When Buchanan Deputy Mayor Richard Funchion recalled working at the World Trade Center on September 11, 2001, he conjured stark memories he will never forget.
Saturday was the 20th anniversary of 9/11 when 2,996 people lost their lives and another 25,000 were injured when four U.S. commercial airplanes were hijacked and carried out suicide attacks by crashing into the WTC, the Pentagon and in a field in Shanksville, Pennsylvania. The attacks were orchestrated by al Qaeda leader Osama bin Laden.
Funchion, a 9/11 survivor, shared some of his most stark and unforgettable images of that day with a large crowd gathered at the Tri-Municipal 9/11 Memorial Ceremony at Croton Landing.
“There was an explosion and the whole area shook, the world turned white and the top of the tower went up in flames,” Funchion recalled.
As a U.S. Customs supervisor in a building near tower one, Funchion’s job was to get all his staffers safely out. When everyone had been evacuated, he looked up and saw tons of falling debris and heard a deafening explosion as the second plane hit the second tower.
“Of the many images that have stayed with me all these years was the thousands of women’s high heel shoes strewn all over,” Funchion said. “Women had no time to change into flat shoes and they couldn’t run in heels as they were making their way towards the river, one of the escape routes.”
Funchion told a stunned audience the horrific sight of people jumping off the second tower. “And the fire engines never stopped coming. The people who got out were panicked and were fleeing towards the river where water taxis became overloaded. Those at the river witnessed the second tower being struck by a plane.”
Suffering a painful and agonizing aftermath, Funchion was diagnosed with cancer from exposure to toxins in the air at Ground Zero. He was treated and has been cancer-free for four years. But he suffered from PTSD for years before he began treatment. “I waited too long to get help. But I thank my wife and family who got me through this,” he said.

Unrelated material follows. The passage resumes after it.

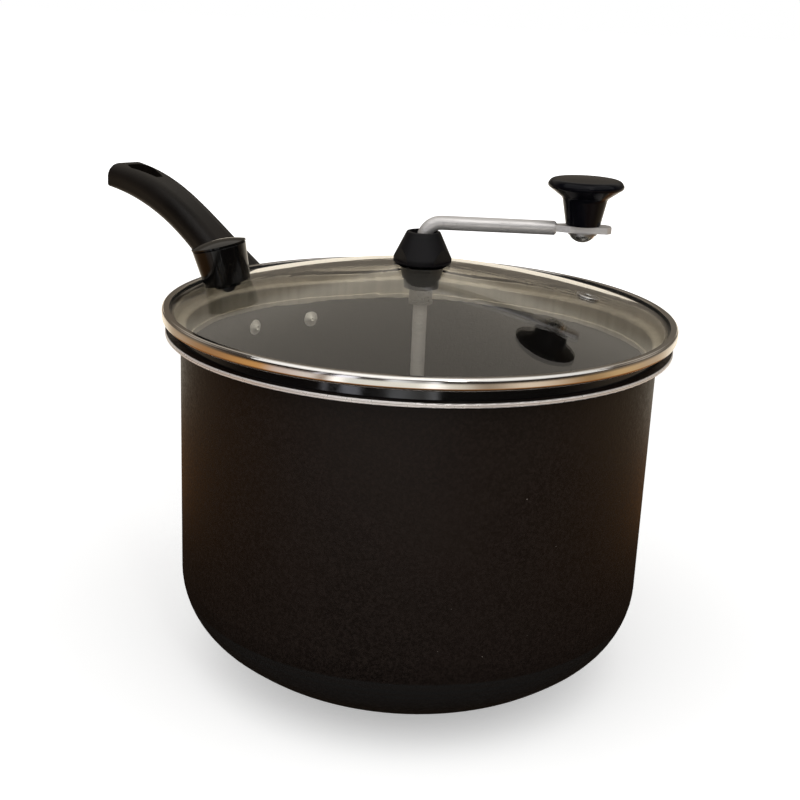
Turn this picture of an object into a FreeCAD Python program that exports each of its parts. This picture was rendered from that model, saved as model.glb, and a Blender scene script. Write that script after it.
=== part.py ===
import FreeCAD, Part
import math
import os
import re
from collections import namedtuple

import Sketcher
from FreeCAD import Placement, Rotation, Vector

# Stovetop popcorn popper: a deep pot with a side handle, a glass lid in a steel band,
# and a bent crank whose shaft runs through the lid's hub down to a stirring wire.
# Millimetres, +Z up, origin at the centre of the pot's flat base. The crank arm
# lies along +X at rest, and the handle leaves the pot at the azimuth given below.

SIZES = {
    # pot
    "pot_radius": 111.6,
    "pot_wall": 2.1,
    "pot_floor": 3.0,
    "pot_height": 166.0,
    "base_bevel_height": 30.3,
    "base_bevel_angle": 39.7,
    "base_round": 69.0,
    "corner_round": 38.0,
    "lip_width": 7.0,
    "lip_thickness": 2.0,
    "lip_root_round": 2.5,
    "lip_mouth_round": 1.6,
    "lip_edge_round": 0.5,
    # handle
    "handle_azimuth": 132.5,
    "rivet_drop": 21.0,
    "rivet_half_angle": 9.65,
    "rivet_radius": 2.4,
    "rivet_head_radius": 4.2,
    "rivet_head_height": 2.1,
    "rivet_dimple": 1.0,
    "bracket_plate": 3.0,
    "bracket_half_angle": 15.0,
    "bracket_height": 32.0,
    "shoulder_width": 21.0,
    "shoulder_height": 15.0,
    "tongue_length": 30.0,
    "tongue_width": 13.0,
    "tongue_height": 9.0,
    "tongue_clearance": 0.2,
    "grip_standoff": 10.6,
    "grip_lift": 2.2,
    "grip_start_angle": 33.0,
    "grip_middle_angle": 24.4,
    "grip_end_angle": 2.8,
    "grip_inner_length": 79.6,
    "grip_outer_length": 81.2,
    "grip_base_half_width": 17.5,
    "grip_middle_half_width": 11.3,
    "grip_end_half_width": 13.8,
    "grip_base_half_height": 10.5,
    "grip_middle_half_height": 8.2,
    "grip_end_half_height": 6.9,
    "grip_edge_round": 7.8,
    "grip_low_round": 5.2,
    "grip_low_end_round": 1.8,
    "grip_end_round": 1.1,
    "hang_hole_inset": 6.5,
    "hang_hole_length": 31.0,
    "hang_hole_width": 13.5,
    "hang_hole_round": 3.0,
    "grip_screw_radius": 2.0,
    "grip_screw_head_radius": 3.8,
    "grip_screw_head_height": 2.4,
    "grip_screw_along": 17.0,
    "grip_screw_sink": 2.0,
    # lid
    "skirt_clearance": 0.5,
    "skirt_depth": 11.0,
    "hem_width": 1.4,
    "hem_height": 2.6,
    "seat_width": 4.3,
    "band_gap": 4.9,
    "band_overhang": 1.4,
    "band_sheet": 0.6,
    "band_lip": 3.5,
    "band_round": 1.5,
    "seal_thickness": 0.7,
    "glass_thickness": 3.0,
    "glass_rim_flat": 4.1,
    "dome_radius": 900.0,
    "dome_offset": 126.2,
    "hub_seat_radius": 12.0,
    # vent
    "vent_inset": 37.5,
    "vent_azimuth": 0.3,
    "vent_hole_radius": 2.0,
    "vent_tube_radius": 2.9,
    "vent_flange_radius": 5.8,
    "vent_flange": 0.8,
    # thumb knob
    "thumb_inset": 22.6,
    "thumb_azimuth": 173.1,
    "thumb_base_radius": 11.1,
    "thumb_top_radius": 12.9,
    "thumb_height": 17.0,
    "thumb_cap_height": 3.2,
    "thumb_cap_edge": 1.1,
    "thumb_washer": 0.8,
    "thumb_washer_radius": 6.0,
    "thumb_skirt_clearance": 0.8,
    "thumb_screw_radius": 2.0,
    "thumb_screw_depth": 11.0,
    "thumb_screw_head_radius": 4.2,
    "thumb_screw_head_height": 2.4,
    # hub
    "hub_gasket": 0.8,
    "hub_radius": 13.6,
    "hub_side": 1.6,
    "hub_lip": 1.9,
    "hub_lip_clearance": 0.5,
    "hub_height": 13.8,
    "hub_top_radius": 7.8,
    "hub_shoulder_round": 2.5,
    "hub_top_round": 0.8,
    "hub_flat_depth": 2.2,
    "hub_flat_azimuth": 206.1,
    "hub_recess_radius": 6.4,
    "hub_recess_depth": 8.2,
    "bush_radius": 5.5,
    "bush_hole_clearance": 0.7,
    "bush_flange": 1.2,
    "bush_flange_radius": 5.9,
    "bush_tail": 5.7,
    "nut_gasket": 0.8,
    "nut_radius": 10.0,
    "nut_end_radius": 8.2,
    "nut_height": 9.8,
    "nut_flat_width": 16.4,
    "nut_flat_height": 4.5,
    # crank
    "rod_radius": 3.3,
    "running_clearance": 0.05,
    "end_play": 0.1,
    "bend_radius": 8.2,
    "arm_rise": 4.3,
    "arm_length": 61.0,
    "arm_end_chamfer": 0.8,
    "clip_thickness": 0.8,
    "clip_radius": 5.6,
    "clip_groove": 0.6,
    "clip_opening": 4.4,
    "thrust_washer": 0.6,
    "thrust_washer_radius": 5.7,
    "tang_thickness": 3.0,
    "tang_raise": 0.2,
    "tang_half_width": 4.75,
    "tang_neck_half_width": 2.9,
    "tang_neck_length": 6.0,
    "tang_chamfer": 2.2,
    "tang_tail": 13.0,
    "knob_offset": 12.2,
    # crank knob
    "spindle_radius": 2.5,
    "spindle_head_radius": 6.2,
    "spindle_head_height": 3.8,
    "spindle_washer": 1.0,
    "spindle_washer_radius": 6.7,
    "spindle_top_radius": 5.0,
    "spindle_top_height": 1.6,
    "knob_base_radius": 7.9,
    "knob_neck_radius": 10.4,
    "knob_neck_height": 12.6,
    "knob_rim_radius": 17.9,
    "knob_rim_height": 18.0,
    "knob_top_radius": 16.1,
    "knob_height": 21.4,
    "knob_crown": 0.3,
    "knob_flare_round": 3.0,
    "knob_rim_round": 1.5,
    "knob_bore_depth": 8.6,
    "knob_cup_clearance": 0.5,
    "knob_plug_radius": 6.0,
    "knob_plug_depth": 4.5,
    # stirrer
    "boss_radius": 7.0,
    "boss_height": 17.0,
    "boss_floor_gap": 1.6,
    "wire_radius": 1.5,
    "wire_rise": 2.6,
    "rod_end_gap": 2.0,
    "wire_flat_gap": 59.6,
    "wire_tip_gap": 25.6,
    "wire_tip_rise": 13.0,
    "wire_bend": 30.0,
    "boss_screw_radius": 2.0,
    "boss_screw_height": 12.5,
    "boss_screw_socket": 1.0,
}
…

The ceremony honoring the victims of 9/11 was held at the “Reaching Through the Shadow” Memorial at Croton Landing Park in Croton-on-Hudson and started with a procession led by Bagpiper Joe Brady, followed by the Color Guard lead by members of the Buchanan Engine Company, Continental Fire Department, Croton-on-Hudson Fire Department, Lake Mohegan Fire Department, Montrose Fire Department and Verplanck Fire Department.
The three municipalities that organized the afternoon ceremony were the Town of Cortlandt and the villages of Buchanan and Croton-on-Hudson. Ringing the remembrance bell was Angela Outhouse of the Buchanan Engine Company.
In a special appearance by Westchester County Executive George Latimer, he acknowledged “That tragic day 20 years ago changed our lives forever.” He pulled out his cell phone and re-imagined passengers on the deadly planes calling their loved ones for the last time. “You’d be saying you were sorry you couldn’t see your kids grow up or you wouldn’t be at your daughter’s wedding or watching football next Thanksgiving. They had only two minutes to live and they were conscious of it. We can’t let this fade,” Latimer said.
Supervisor Linda Puglisi introduced officials and dignitaries including Buchanan Mayor Theresa Knickerbocker and Croton-on-Hudson Mayor Brian Pugh. Others attending were Assemblywoman Sandra Galef (D -95), New York State Senator Pete Harckham (D-40) and Westchester County Legislator Colin Smith (D-1). Most praised first responders who, without hesitation, gave their lives to save others. All thanked current first responders who dealt with the COVID-19 at the height of the outbreak last year.
Puglisi also recognized those in the audience who lost loved ones on 9/11 and thanked all first responders. “We wouldn’t be here if it wasn’t for your passion and compassion,” she said.
In his final comment on his harrowing experience on 9/11, Funchion said, “When I watch the events of 9/11 I cry like a baby. Talking about it is a catharsis. I went through a lot but I’m here. To me, it means you have a sliver of hope that comes through in a time of tragedy.”